Besides the sign, 1,640-foot Mt. Lee has another claim to fame: L.A.'s first television signals were broadcast from the peak in the 1940s.

The intrepid walker can also trek a rough trail to nearby Cahuenga Peak, the king of the Hollywood Hills at 1,820 feet. As the story goes, the Shoshone tribe had a village called Kawi on the banks of the Los Angeles River near present-day Universal City. Some have speculated that Cahuenga, which names a pass, a peak and nowadays a boulevard, originated from the village Kawi, combined with the Indian word for village-- nga , that is, Kawi-nga .

From the Mt. Lee Trail, your window on the world is similar to the huge picture windows of the residents who make their homes in the hills--a combination of rustic slopes and the city beyond.

Directions to trail head: In Hollywood, from the corner of Franklin Avenue and Beachwood Drive (Beachwood is one short block east of Gower), turn north and proceed up Beachwood into the Hollywood Hills. After 1.7 miles, you'll spot Hollyridge Drive on your right. Park along Beachwood Drive near its intersection with Hollyridge. (You can also park along Hollyridge, but it's rather narrow.) The unsigned trail to Mt. Lee begins 50 yards up Hollyridge Drive from Beachwood Drive. The wide trail is on your left. (If you miss Hollyridge Drive, you'll soon find that Beachwood Drive ends at private stables. Don't park at the stable unless you intend to rent a horse.)

The hike: From Hollyridge Drive, the trail follows a ridge just east of the stables. Your views of the Hollywood sign begin almost immediately. Off to the right, looking very "sci-fi" from this angle, is the dome of the Griffith Park Observatory.
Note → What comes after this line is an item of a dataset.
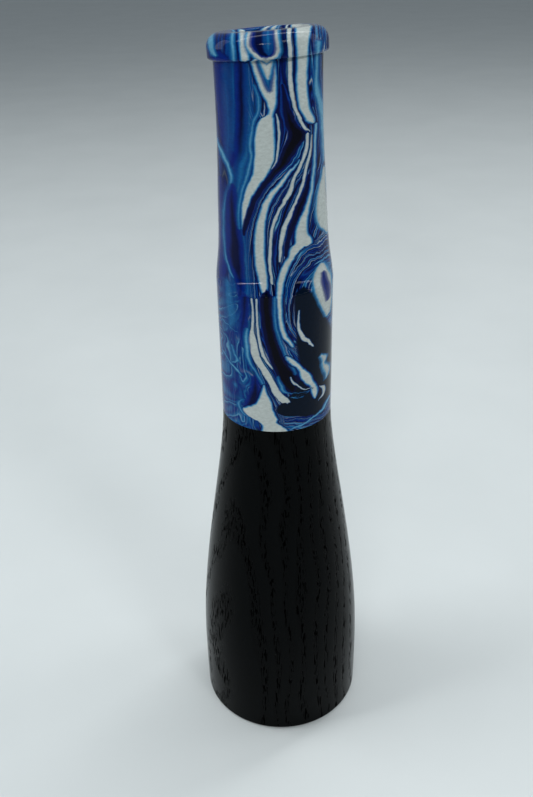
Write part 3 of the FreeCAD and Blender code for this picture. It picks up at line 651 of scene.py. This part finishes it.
def area_light(name, place, aim_height, size, power):
    data = bpy.data.lights.new(name, "AREA")
    data.shape = "RECTANGLE"
    data.size, data.size_y = size
    data.energy = power
    thing = bpy.data.objects.new(name, data)
    bpy.context.scene.collection.objects.link(thing)
    thing.location = place
    towards = Vector((0, 0, aim_height)) - Vector(place)
    thing.rotation_euler = towards.to_track_quat("-Z", "Y").to_euler()


def studio():
    world = bpy.data.worlds.new("studio")
    world.use_nodes = True
    background = world.node_tree.nodes["Background"]
    background.inputs["Color"].default_value = SKY_COLOUR
    background.inputs["Strength"].default_value = SKY_STRENGTH
    bpy.context.scene.world = world
    for light in LIGHTS:
        area_light(*light)


# The camera's place in metres, its turns, and its lens in millimetres
CAMERA_PLACE = (0.0, -0.1515, 0.1630)
CAMERA_DOWN = math.radians(29.40)
CAMERA_ROLL = math.radians(-1.325)
CAMERA_YAW = math.radians(-0.79)
SENSOR_WIDTH = 36.0
FOCAL_LENGTH = 38.4


def camera():
    data = bpy.data.cameras.new("camera")
    data.sensor_width = SENSOR_WIDTH
    data.lens = FOCAL_LENGTH
    data.clip_start = 0.01
    thing = bpy.data.objects.new("camera", data)
    bpy.context.scene.collection.objects.link(thing)
    down, roll, yaw = CAMERA_DOWN, CAMERA_ROLL, CAMERA_YAW
    forward = Vector((math.sin(yaw) * math.cos(down), math.cos(yaw) * math.cos(down), -math.sin(down)))
    right = Vector((math.cos(yaw), -math.sin(yaw), 0.0))
    up = right.cross(forward)
    side = right * math.cos(roll) + up * math.sin(roll)
    top = up * math.cos(roll) - right * math.sin(roll)
    axes = Matrix((side, top, -forward)).transposed().to_4x4()
    thing.matrix_world = Matrix.Translation(CAMERA_PLACE) @ axes
    bpy.context.scene.camera = thing


dress(["barrel"], black_wood())
dress(["insert_body"], marbled_resin())
acrylic = plain_material("black_acrylic", (0.008, 0.008, 0.009), (0.014, 0.014, 0.016),
                         roughness=0.15, grain=0.6, bump_depth=0.00003)
dress(["tone_board"], acrylic)
rubber = plain_material("nitrile_rubber", (0.01, 0.01, 0.01), (0.02, 0.02, 0.02),
                        roughness=0.5, grain=2.0, bump_depth=0.00005)
dress(["o_ring_upper", "o_ring_lower"], rubber)
film = reed_film()
reed("main_reed", film)
reed("second_reed", film)
dress(["wedge"], cork())
floor()
studio()
camera()
bpy.context.scene.view_settings.view_transform = "Standard"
Ignore the bridle path on your left coming up from the stables, and continue your ascent to an unsigned junction with Mulholland Trail. A right turn would lead toward the main part of Griffith Park and eventually intersect Mt. Hollywood Drive, but you should turn left on the fire road and wind west to an intersection with Mt. Lee Drive.

As you ascend paved Mt. Lee Drive, you'll enjoy excellent clear-day views of the San Fernando Valley beyond.

(Just short of the summit, as the trail makes a sharp left bend, look for a rough, narrow trail leading westward; it climbs steeply a bit more than a quarter-mile to the summit of Cahuenga Peak.)

You can't stand right on top of Mt. Lee because a locked gate keeps visitors out: There's a civil defense communication facility on the summit. But you can enjoy the views from your perch above the Hollywood sign.

Where: Western edge of Griffith Park. Distance: From Beachwood Drive to the top of Mt. Lee, 3 miles round trip, with 500-foot elevation gain. Terrain: The 800-1,600-foot Hollywood Hills form the eastern end of the Santa Monica Mountains and share a similar ecology to the range's taller and wilder peaks to the west. Highlights: A visit to the famous Hollywood sign, plus views of the San Fernando Valley to the north, Hollywood to the south. Degree of difficulty: Easy to moderate. Precautions: Resist the urge to climb the fence and scramble down the steep slopes to stand right next to the sign. For more information: Call Griffith Park at (213) 665-5188.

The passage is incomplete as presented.